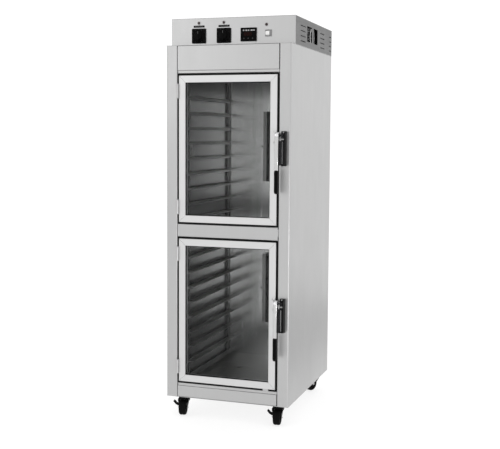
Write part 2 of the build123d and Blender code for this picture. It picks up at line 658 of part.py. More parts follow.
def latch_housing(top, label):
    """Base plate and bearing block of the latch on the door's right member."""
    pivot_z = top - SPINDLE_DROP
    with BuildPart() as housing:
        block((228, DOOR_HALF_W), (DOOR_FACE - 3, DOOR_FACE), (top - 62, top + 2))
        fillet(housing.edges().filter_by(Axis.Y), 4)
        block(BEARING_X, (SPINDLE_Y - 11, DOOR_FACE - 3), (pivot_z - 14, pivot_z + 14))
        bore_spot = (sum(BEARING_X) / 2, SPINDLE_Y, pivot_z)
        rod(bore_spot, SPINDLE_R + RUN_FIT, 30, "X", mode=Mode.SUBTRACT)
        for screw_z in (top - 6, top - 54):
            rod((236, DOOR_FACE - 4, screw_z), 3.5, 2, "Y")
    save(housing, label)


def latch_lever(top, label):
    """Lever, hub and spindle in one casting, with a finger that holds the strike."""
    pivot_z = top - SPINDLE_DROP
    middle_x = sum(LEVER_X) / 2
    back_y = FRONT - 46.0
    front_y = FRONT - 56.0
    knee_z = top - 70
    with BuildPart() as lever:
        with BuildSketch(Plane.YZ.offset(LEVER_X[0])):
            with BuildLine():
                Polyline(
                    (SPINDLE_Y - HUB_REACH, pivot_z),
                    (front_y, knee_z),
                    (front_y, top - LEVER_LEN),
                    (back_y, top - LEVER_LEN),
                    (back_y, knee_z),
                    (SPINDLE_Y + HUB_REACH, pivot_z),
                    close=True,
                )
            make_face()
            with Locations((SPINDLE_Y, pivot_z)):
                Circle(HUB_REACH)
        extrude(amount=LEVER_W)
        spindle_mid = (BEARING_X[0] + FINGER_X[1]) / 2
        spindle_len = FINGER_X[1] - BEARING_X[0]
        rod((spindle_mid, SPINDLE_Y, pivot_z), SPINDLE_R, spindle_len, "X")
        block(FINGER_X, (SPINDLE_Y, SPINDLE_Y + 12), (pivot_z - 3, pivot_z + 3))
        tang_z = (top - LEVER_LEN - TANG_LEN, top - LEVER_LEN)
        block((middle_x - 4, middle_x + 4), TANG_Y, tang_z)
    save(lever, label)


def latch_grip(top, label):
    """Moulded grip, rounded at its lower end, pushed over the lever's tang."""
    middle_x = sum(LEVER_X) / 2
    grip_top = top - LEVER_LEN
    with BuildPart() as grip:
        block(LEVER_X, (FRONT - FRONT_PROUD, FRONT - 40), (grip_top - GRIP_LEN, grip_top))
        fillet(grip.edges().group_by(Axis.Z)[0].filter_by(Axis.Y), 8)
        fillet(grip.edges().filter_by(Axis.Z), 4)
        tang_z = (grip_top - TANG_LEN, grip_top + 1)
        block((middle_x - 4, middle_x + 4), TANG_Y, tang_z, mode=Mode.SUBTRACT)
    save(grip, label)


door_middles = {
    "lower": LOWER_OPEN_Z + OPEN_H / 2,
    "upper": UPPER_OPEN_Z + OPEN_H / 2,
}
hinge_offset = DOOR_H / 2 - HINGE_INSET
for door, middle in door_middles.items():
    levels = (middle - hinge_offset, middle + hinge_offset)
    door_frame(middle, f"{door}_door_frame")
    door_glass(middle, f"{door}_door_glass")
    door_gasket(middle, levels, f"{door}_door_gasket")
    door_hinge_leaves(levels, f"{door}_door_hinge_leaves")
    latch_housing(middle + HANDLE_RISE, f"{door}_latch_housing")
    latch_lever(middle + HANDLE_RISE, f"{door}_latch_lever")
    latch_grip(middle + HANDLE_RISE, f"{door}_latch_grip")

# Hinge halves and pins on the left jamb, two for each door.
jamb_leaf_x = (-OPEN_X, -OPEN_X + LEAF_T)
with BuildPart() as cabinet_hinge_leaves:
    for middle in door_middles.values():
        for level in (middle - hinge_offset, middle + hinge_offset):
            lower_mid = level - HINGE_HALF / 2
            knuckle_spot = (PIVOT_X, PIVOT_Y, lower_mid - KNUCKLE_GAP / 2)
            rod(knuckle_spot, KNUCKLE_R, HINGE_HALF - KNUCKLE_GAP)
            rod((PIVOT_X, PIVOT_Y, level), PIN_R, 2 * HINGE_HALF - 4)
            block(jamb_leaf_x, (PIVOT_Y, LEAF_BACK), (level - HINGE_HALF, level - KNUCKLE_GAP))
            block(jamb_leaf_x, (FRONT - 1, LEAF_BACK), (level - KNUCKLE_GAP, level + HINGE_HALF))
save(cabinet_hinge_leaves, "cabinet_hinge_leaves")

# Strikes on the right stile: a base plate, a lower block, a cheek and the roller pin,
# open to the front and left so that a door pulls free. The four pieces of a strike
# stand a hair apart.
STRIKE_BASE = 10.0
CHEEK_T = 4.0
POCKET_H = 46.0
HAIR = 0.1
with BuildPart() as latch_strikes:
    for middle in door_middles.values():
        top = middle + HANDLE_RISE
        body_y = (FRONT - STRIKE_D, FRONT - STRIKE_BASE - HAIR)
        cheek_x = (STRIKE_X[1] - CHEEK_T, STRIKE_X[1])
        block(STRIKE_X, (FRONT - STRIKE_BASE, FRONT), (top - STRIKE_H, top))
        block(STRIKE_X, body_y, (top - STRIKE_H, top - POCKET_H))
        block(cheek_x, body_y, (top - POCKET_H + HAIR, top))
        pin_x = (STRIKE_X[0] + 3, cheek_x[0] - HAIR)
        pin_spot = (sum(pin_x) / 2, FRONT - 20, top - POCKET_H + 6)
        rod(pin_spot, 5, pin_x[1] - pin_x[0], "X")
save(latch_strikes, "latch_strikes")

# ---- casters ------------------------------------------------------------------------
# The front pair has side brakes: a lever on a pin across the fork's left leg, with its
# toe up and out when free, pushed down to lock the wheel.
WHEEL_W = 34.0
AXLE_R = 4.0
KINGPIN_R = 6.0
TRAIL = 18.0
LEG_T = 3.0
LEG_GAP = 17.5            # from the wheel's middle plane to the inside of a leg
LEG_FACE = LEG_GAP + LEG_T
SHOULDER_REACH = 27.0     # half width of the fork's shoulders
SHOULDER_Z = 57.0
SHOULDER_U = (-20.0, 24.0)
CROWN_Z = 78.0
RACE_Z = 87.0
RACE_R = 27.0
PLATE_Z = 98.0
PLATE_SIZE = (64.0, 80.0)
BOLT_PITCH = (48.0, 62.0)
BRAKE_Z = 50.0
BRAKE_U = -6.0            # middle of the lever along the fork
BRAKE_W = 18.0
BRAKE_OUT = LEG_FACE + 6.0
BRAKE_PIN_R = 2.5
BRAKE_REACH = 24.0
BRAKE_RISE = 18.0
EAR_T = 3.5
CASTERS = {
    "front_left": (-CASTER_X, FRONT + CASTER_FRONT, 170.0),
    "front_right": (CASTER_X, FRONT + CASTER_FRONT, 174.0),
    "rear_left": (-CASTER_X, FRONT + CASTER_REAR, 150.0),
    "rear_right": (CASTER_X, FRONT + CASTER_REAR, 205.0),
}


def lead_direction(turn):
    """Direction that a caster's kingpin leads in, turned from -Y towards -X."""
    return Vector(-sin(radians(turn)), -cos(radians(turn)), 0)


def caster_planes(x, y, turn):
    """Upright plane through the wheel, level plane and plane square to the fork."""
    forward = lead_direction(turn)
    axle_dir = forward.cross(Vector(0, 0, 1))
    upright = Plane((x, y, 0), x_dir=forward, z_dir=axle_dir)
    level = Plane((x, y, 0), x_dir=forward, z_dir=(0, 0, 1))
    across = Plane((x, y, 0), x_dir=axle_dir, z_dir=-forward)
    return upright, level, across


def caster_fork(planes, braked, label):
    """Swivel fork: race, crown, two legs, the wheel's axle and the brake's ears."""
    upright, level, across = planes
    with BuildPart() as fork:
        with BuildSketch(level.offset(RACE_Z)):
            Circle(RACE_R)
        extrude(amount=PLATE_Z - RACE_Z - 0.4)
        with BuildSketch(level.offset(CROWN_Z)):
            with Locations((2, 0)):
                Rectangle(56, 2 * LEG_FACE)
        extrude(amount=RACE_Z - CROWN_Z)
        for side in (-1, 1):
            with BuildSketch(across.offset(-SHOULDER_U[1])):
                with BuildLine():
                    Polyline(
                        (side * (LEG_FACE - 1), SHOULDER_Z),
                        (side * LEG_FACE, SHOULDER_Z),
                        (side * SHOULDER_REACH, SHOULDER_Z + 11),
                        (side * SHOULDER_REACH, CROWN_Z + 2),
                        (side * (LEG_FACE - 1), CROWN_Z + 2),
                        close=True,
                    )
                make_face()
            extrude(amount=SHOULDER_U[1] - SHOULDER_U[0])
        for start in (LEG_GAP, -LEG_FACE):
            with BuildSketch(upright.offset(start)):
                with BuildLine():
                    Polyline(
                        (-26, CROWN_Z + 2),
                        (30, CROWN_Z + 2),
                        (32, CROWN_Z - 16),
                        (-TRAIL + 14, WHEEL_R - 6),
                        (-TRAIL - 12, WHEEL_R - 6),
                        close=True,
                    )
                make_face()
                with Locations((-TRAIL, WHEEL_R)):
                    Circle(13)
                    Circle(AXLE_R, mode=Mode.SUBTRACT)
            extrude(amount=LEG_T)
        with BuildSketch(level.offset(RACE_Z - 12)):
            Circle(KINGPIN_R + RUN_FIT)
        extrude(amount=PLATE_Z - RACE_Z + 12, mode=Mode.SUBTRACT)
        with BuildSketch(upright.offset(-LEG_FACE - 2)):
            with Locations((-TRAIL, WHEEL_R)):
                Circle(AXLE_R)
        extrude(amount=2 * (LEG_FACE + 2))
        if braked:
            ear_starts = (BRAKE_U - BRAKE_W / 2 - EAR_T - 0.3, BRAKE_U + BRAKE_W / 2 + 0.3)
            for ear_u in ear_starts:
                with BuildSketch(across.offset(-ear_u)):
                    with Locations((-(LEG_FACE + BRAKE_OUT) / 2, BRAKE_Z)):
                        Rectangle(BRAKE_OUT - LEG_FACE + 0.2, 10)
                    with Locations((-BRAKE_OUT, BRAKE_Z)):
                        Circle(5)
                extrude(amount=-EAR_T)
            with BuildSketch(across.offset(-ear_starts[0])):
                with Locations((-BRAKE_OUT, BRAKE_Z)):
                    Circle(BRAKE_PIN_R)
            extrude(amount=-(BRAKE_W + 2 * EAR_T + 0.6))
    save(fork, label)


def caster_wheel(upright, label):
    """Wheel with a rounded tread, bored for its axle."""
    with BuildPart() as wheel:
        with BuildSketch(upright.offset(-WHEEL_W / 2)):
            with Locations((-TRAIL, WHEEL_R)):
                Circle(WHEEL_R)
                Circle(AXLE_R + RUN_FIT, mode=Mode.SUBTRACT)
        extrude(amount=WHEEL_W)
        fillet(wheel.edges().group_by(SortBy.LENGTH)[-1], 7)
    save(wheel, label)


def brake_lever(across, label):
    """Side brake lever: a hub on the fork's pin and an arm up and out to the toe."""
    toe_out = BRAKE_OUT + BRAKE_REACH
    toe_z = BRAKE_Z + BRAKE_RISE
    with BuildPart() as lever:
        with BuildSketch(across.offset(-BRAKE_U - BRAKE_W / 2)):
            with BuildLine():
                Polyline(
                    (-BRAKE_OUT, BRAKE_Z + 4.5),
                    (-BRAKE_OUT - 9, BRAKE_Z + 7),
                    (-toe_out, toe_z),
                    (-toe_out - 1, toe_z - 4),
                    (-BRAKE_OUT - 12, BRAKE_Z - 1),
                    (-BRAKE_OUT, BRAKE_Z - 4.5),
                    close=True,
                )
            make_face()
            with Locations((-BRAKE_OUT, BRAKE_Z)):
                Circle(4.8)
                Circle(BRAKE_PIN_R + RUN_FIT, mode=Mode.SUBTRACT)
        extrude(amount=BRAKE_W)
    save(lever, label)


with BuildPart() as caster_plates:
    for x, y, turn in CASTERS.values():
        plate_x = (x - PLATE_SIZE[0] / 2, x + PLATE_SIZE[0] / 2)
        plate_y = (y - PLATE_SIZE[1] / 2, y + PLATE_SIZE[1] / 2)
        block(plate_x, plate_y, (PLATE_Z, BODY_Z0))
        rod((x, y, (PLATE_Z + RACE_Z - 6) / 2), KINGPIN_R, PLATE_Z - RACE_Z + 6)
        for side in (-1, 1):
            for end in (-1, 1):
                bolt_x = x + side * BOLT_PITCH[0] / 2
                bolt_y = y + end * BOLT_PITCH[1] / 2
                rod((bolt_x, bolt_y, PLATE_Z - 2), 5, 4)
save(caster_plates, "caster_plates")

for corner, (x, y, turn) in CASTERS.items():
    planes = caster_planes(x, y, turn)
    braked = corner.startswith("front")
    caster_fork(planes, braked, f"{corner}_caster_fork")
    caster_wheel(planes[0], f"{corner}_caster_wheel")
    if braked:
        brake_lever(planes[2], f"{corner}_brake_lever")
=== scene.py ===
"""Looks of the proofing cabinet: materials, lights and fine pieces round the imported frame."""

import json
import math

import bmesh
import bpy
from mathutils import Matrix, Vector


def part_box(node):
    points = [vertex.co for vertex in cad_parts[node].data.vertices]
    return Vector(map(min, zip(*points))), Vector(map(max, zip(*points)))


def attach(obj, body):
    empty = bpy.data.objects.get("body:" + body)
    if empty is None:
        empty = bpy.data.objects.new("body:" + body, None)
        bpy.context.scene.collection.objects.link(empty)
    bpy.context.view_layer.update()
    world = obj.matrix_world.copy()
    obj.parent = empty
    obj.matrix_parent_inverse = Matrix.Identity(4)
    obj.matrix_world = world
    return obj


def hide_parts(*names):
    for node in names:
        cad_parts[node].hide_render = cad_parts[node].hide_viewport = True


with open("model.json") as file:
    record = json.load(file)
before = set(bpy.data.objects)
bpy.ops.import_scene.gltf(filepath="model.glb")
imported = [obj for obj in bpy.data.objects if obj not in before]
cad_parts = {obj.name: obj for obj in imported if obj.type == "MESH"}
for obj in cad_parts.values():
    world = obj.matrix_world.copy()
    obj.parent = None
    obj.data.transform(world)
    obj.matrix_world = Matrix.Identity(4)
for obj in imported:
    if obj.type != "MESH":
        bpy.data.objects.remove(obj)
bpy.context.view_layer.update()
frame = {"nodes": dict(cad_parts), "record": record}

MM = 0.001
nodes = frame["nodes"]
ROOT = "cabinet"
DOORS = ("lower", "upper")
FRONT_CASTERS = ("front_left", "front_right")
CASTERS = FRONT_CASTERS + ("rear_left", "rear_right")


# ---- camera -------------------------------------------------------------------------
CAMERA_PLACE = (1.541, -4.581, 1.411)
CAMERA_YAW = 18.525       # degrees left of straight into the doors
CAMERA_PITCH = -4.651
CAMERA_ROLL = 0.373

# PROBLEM
In the listing above, find the line containing "for corner, (x, y, turn)" and the line containing "zip(*points))), Vector(map(max, zip(*points)))". Output them and every line between, exactly, and nothing else.

# THE COMPLETED TASK
for corner, (x, y, turn) in CASTERS.items():
    planes = caster_planes(x, y, turn)
    braked = corner.startswith("front")
    caster_fork(planes, braked, f"{corner}_caster_fork")
    caster_wheel(planes[0], f"{corner}_caster_wheel")
    if braked:
        brake_lever(planes[2], f"{corner}_brake_lever")
=== scene.py ===
"""Looks of the proofing cabinet: materials, lights and fine pieces round the imported frame."""

import json
import math

import bmesh
import bpy
from mathutils import Matrix, Vector


def part_box(node):
    points = [vertex.co for vertex in cad_parts[node].data.vertices]
    return Vector(map(min, zip(*points))), Vector(map(max, zip(*points)))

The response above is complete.